_MATERIAL_

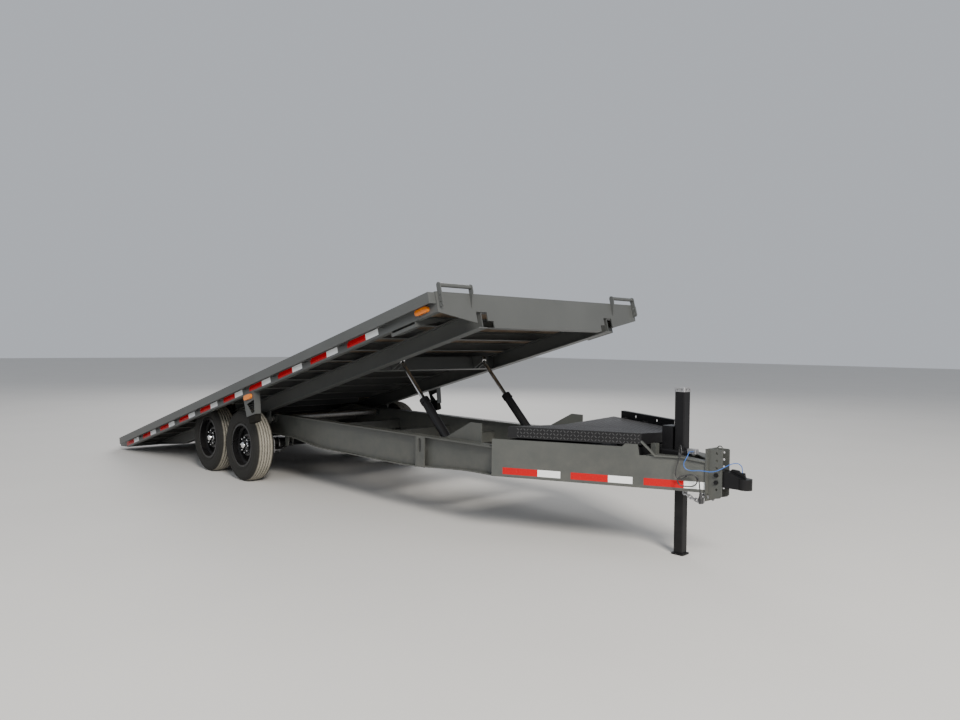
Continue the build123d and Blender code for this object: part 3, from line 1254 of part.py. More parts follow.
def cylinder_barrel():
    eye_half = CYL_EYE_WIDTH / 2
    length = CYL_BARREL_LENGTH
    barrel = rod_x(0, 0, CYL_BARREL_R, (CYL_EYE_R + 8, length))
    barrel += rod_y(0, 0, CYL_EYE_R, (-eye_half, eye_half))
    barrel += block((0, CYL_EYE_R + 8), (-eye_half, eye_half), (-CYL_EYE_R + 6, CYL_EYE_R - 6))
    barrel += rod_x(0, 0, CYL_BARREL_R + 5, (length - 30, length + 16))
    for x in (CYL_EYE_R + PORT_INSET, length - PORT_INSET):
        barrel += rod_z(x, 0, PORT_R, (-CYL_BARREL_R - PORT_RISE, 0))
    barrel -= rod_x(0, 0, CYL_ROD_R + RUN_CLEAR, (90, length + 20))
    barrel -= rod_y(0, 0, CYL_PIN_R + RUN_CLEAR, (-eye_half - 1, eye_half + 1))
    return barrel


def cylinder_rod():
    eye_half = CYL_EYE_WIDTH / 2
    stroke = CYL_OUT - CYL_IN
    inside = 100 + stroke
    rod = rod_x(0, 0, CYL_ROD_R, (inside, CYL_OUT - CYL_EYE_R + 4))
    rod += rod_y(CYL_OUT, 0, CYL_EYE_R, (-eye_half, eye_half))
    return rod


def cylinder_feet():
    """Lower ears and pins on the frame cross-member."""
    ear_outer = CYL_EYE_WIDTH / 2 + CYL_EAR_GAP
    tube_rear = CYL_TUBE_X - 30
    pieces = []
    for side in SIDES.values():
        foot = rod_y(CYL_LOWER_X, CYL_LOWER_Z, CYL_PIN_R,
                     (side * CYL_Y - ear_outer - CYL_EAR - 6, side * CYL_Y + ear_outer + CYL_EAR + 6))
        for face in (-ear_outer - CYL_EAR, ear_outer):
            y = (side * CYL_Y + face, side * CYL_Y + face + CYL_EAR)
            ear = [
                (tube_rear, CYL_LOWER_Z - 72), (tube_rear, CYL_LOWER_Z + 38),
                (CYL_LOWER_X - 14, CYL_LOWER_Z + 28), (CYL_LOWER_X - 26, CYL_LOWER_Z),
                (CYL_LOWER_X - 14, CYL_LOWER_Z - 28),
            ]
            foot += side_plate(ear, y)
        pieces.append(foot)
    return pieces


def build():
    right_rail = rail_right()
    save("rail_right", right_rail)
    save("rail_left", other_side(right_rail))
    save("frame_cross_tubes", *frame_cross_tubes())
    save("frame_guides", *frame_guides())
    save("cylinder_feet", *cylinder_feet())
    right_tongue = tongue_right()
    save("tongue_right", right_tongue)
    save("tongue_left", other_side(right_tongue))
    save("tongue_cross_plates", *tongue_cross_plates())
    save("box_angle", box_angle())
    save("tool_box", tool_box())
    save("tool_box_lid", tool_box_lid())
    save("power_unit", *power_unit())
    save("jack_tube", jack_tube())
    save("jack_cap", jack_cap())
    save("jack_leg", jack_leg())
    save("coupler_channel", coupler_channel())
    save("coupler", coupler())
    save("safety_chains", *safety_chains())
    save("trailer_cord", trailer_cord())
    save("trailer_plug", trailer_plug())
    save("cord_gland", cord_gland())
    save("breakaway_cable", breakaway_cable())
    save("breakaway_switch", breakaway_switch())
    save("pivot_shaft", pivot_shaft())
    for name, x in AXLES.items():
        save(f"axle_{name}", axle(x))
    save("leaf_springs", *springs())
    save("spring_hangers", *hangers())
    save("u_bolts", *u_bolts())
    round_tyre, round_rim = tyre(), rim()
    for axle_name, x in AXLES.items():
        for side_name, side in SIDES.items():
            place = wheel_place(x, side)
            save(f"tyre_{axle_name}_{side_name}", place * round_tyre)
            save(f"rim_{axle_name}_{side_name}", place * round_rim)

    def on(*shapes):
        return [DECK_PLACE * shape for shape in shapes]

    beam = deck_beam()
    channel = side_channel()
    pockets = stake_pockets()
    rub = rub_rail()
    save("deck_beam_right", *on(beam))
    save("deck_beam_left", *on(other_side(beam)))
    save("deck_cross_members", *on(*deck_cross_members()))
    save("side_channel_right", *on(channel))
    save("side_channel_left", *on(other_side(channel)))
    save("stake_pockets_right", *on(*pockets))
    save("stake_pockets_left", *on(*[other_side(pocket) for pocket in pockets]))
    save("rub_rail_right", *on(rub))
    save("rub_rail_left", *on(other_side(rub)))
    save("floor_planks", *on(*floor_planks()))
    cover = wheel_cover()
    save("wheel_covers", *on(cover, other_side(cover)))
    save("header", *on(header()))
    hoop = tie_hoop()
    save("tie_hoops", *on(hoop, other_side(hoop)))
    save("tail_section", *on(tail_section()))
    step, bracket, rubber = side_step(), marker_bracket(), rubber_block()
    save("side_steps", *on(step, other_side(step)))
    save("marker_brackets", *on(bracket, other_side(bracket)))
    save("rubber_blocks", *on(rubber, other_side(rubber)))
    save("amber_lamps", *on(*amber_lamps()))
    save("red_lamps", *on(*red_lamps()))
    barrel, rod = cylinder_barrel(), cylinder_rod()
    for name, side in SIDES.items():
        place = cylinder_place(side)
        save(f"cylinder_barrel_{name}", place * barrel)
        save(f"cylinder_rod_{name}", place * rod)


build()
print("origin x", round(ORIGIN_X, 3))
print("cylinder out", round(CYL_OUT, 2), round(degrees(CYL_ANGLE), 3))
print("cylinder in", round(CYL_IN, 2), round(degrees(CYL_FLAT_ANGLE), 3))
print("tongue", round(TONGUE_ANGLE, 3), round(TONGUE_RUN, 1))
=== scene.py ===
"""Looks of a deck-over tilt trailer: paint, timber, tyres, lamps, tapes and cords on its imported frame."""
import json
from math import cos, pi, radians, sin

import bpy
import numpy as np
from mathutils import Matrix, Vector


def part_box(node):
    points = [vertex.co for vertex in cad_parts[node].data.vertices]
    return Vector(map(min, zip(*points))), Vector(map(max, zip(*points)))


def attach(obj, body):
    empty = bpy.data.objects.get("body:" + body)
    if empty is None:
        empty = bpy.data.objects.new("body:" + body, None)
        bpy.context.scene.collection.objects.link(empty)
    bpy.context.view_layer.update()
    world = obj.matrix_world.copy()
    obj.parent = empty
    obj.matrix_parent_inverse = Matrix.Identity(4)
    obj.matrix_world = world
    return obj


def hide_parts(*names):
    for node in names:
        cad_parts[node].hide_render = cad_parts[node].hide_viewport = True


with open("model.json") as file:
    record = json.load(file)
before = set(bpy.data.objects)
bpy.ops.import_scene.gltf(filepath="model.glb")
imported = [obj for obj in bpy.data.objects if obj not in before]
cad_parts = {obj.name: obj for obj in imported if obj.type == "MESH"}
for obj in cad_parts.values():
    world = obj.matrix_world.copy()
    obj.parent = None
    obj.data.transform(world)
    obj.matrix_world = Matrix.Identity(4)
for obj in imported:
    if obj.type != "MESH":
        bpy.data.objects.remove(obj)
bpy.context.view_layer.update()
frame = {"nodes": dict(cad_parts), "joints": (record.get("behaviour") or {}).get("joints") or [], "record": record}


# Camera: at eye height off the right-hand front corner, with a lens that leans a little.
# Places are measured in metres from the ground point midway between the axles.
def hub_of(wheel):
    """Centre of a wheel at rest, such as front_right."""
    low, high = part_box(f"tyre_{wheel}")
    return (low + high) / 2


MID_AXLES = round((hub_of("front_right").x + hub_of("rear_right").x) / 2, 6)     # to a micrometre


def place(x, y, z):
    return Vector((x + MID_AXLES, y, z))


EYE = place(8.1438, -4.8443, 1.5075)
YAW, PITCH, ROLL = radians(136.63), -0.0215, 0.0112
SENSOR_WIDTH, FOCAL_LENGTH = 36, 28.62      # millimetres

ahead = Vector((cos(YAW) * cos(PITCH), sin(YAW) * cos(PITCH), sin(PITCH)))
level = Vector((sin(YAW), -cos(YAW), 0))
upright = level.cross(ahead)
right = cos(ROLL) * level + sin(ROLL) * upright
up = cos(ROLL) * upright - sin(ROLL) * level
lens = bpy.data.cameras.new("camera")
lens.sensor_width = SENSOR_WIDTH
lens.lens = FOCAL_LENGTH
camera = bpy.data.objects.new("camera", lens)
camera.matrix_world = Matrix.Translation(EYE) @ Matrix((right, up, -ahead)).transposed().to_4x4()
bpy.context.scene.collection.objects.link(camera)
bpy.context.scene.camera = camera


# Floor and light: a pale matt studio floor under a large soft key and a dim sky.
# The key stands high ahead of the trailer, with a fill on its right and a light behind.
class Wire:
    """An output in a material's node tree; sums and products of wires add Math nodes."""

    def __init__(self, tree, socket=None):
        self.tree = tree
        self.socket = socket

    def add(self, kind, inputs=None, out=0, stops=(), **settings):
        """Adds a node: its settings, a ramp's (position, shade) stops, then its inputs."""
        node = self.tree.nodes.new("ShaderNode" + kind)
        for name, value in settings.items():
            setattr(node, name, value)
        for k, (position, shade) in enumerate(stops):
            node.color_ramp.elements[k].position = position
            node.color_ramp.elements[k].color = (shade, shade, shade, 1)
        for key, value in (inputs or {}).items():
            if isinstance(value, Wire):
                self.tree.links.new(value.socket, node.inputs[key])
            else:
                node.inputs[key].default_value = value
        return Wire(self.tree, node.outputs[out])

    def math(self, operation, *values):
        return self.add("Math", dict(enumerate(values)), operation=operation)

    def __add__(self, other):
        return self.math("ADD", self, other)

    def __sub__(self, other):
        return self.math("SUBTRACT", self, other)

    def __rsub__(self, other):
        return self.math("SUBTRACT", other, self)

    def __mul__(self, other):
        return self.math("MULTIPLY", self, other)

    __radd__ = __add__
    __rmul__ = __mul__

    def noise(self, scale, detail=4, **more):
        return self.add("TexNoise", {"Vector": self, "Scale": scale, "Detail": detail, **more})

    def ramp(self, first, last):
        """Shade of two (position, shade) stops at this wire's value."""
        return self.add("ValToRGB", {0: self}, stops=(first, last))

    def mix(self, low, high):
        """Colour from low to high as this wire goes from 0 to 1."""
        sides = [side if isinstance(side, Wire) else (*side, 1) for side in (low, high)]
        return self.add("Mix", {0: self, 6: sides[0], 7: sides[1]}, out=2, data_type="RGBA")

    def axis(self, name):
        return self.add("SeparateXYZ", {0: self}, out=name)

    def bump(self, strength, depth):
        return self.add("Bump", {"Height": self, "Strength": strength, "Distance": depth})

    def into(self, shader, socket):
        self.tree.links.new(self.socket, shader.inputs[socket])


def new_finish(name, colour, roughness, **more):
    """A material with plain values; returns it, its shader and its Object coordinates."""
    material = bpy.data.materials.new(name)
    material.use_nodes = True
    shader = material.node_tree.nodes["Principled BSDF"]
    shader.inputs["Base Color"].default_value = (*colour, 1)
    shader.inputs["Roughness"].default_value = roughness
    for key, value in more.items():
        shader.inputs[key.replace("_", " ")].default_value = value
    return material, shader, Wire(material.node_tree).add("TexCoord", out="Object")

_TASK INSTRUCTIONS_
The lines from the one containing "place * rod)" to the one containing "before = set(bpy.data.objects)", both included, are to be extracted exactly; give no other line.

_EXERCISE RESPONSE_
        save(f"cylinder_rod_{name}", place * rod)


build()
print("origin x", round(ORIGIN_X, 3))
print("cylinder out", round(CYL_OUT, 2), round(degrees(CYL_ANGLE), 3))
print("cylinder in", round(CYL_IN, 2), round(degrees(CYL_FLAT_ANGLE), 3))
print("tongue", round(TONGUE_ANGLE, 3), round(TONGUE_RUN, 1))
=== scene.py ===
"""Looks of a deck-over tilt trailer: paint, timber, tyres, lamps, tapes and cords on its imported frame."""
import json
from math import cos, pi, radians, sin

import bpy
import numpy as np
from mathutils import Matrix, Vector


def part_box(node):
    points = [vertex.co for vertex in cad_parts[node].data.vertices]
    return Vector(map(min, zip(*points))), Vector(map(max, zip(*points)))


def attach(obj, body):
    empty = bpy.data.objects.get("body:" + body)
    if empty is None:
        empty = bpy.data.objects.new("body:" + body, None)
        bpy.context.scene.collection.objects.link(empty)
    bpy.context.view_layer.update()
    world = obj.matrix_world.copy()
    obj.parent = empty
    obj.matrix_parent_inverse = Matrix.Identity(4)
    obj.matrix_world = world
    return obj


def hide_parts(*names):
    for node in names:
        cad_parts[node].hide_render = cad_parts[node].hide_viewport = True


with open("model.json") as file:
    record = json.load(file)
before = set(bpy.data.objects)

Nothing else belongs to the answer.